Much of the work in the show, and much of the artist’s output overall, is based in the concept of autoconstrucción, loosely defined as self-construction, a practice common in the Mexico City slum where the artist grew up as well as other exurban areas. Squatters often build their own homes from scavenged materials, expanding and altering them as necessity dictates; neighbors often pitch in with labor and money. So it’s maybe no surprise that his sculptural installations, some of them augmented here with books and potted plants, suggest domestic environments, furnished by a highly unorthodox interior designer.

But the artist views the practice of autoconstrucción within a context of political and labor struggle by the poor and indigenous in those Mexico slums, as he outlines in “Self-Construction,” the first essay in his 2015 book The Logic of Disorder: The Art and Writing of Abraham Cruzvillegas. His work for Austin and Aspen arrives in this deeply political spirit stamped by the artist’s upbringing in Mexico City’s exurban improvised communities.

The show’s title, “Hi, how are you, Gonzo?” combines references to cult figures with links to the two cities where the show will appear. Musician and artist Daniel Johnston, whose 1983 cassette-record “Hi, How Are You” includes favorites like “Walking the Cow,” is an Austin legend. (If you haven’t seen the documentary The Devil and Daniel Johnston, you have a treat in store.) As for Colorado, “gonzo” journalist Hunter S. Thompson penned a 1970 Rolling Stone article, “The Battle of Aspen,” about the “Freak Power” mayoral campaign of lawyer-biker Joe Edwards. (Inspired by Edwards’ almost-win, Thompson would run for sheriff the next year.)

The permissive and open spirit of the exhibition’s opening night is continuing throughout the show’s run; in an uncommonly busy schedule of public programs, the exhibition will be “activated” by invited guests twice a week. The calendar of events resulted from an uncommonly democratic process in which all museum staffers, from accounting to the front desk, were solicited for suggestions about what they would like to learn—or what they would like to teach.

On the roster are people like Mexico City-based ceramicist Marcela Calderón Bony, the Bowie High School Percussion Ensemble, and herbalist Caroline Caswell, as well as cooks, distillers, skaters, and musicians. Museum staff is included too; educator Mariel Robles and her mother will host a mole-cooking workshop based on a family recipe. Some of the programs are oriented toward social justice, like a book swap that will benefit the Inside Books Project, which benefits incarcerated readers.
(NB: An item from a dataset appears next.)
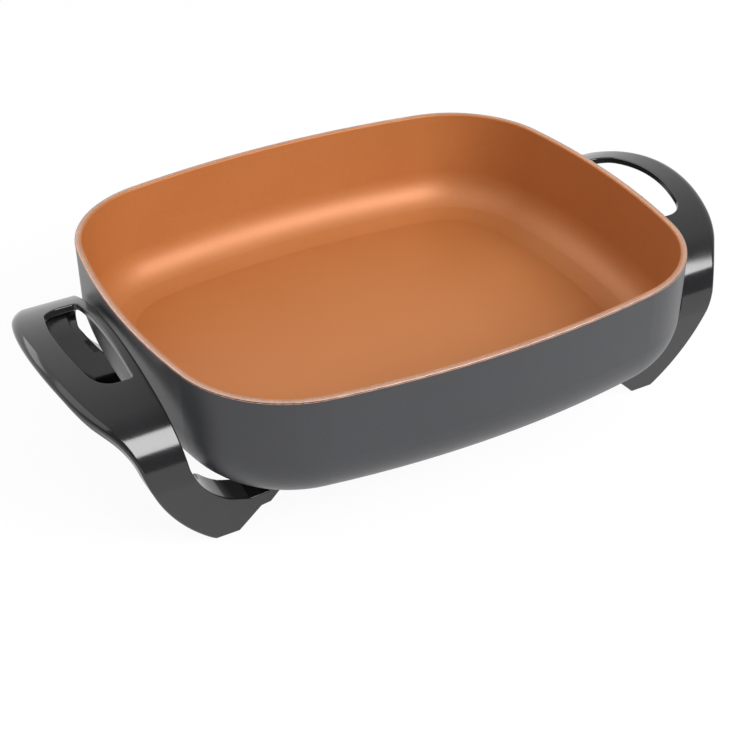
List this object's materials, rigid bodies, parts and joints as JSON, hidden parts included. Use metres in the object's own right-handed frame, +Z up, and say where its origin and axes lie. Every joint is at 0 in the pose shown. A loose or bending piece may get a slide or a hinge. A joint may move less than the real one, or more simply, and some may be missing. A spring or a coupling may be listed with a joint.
{
  "type": "electric skillet",
  "caption": "Countertop electric skillet: deep rounded rectangular pan with a copper-coloured lining, carried by black handles whose legs are its feet.",
  "frame": {"origin": "on the surface that the feet stand on, under the middle of the pan", "axes": "+X along the long side towards the heater's terminals, +Y towards the back, +Z up"},
  "size_m": [0.497, 0.3154, 0.125],
  "materials": {
    "charcoal_aluminium": "cast aluminium with a satin charcoal coating outside",
    "copper_nonstick": "satin copper-coloured ceramic non-stick",
    "black_phenolic": "glossy moulded black phenolic",
    "sheath_steel": "drawn heat-resisting steel tube",
    "heater_mineral": "matt white mineral and ceramic",
    "terminal_plating": "bright nickel plating",
    "guard_steel": "folded satin sheet steel",
    "fastener_steel": "zinc-plated steel",
    "foot_rubber": "matt black silicone rubber"
  },
  "bodies": {
    "root": {"pan_casting": "charcoal_aluminium", "cooking_surface_coating": "copper_nonstick", "left_handle": "black_phenolic", "right_handle": "black_phenolic", "heater_sheath": "sheath_steel", "heater_insulation": "heater_mineral", "heating_wire": "sheath_steel", "terminal_pin_front": "terminal_plating", "terminal_pin_back": "terminal_plating", "terminal_insulator_front": "heater_mineral", "terminal_insulator_back": "heater_mineral", "terminal_guard": "guard_steel", "guard_washers": "fastener_steel", "guard_screws": "fastener_steel", "left_handle_screws": "fastener_steel", "right_handle_screws": "fastener_steel", "left_handle_washers": "fastener_steel", "right_handle_washers": "fastener_steel", "left_heat_spacers": "fastener_steel", "right_heat_spacers": "fastener_steel", "front_left_foot": "foot_rubber", "back_left_foot": "foot_rubber", "front_right_foot": "foot_rubber", "back_right_foot": "foot_rubber"}
  },
  "joints": []
}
While the programs are diverse, they aren’t entirely a free-for-all; Cruzvillegas dictated three criteria all the public programs had to embody: warmth, ease, and necessity. Each program had to fit all three, by Pesanti and Mellard’s lights, but that left a lot of latitude—and quite a bit of unpredictability. “We’re waiting to see what happens just like everyone else,” Pesanti said.

Magic can happen. After nearly an hour’s performance, after González played a drum solo on the spines of a cactus, after Lartigue pointed out where there was still clay on the floor from a ceramics-making workshop on opening night, after she lay down on her back on one of the sculptures and slid to the floor, the two welcomed an unexpected collaborator. A tiny toddler in flip-flops became curious when González and Lartigue took a pile of ceramic tiles to a spot on the museum’s first floor, where glass walls face out onto the sidewalk. The artists invited her in, silently encouraging her to arrange the tiles just as she liked. The crowd was rapt as the kid sang and babbled and played with the pieces.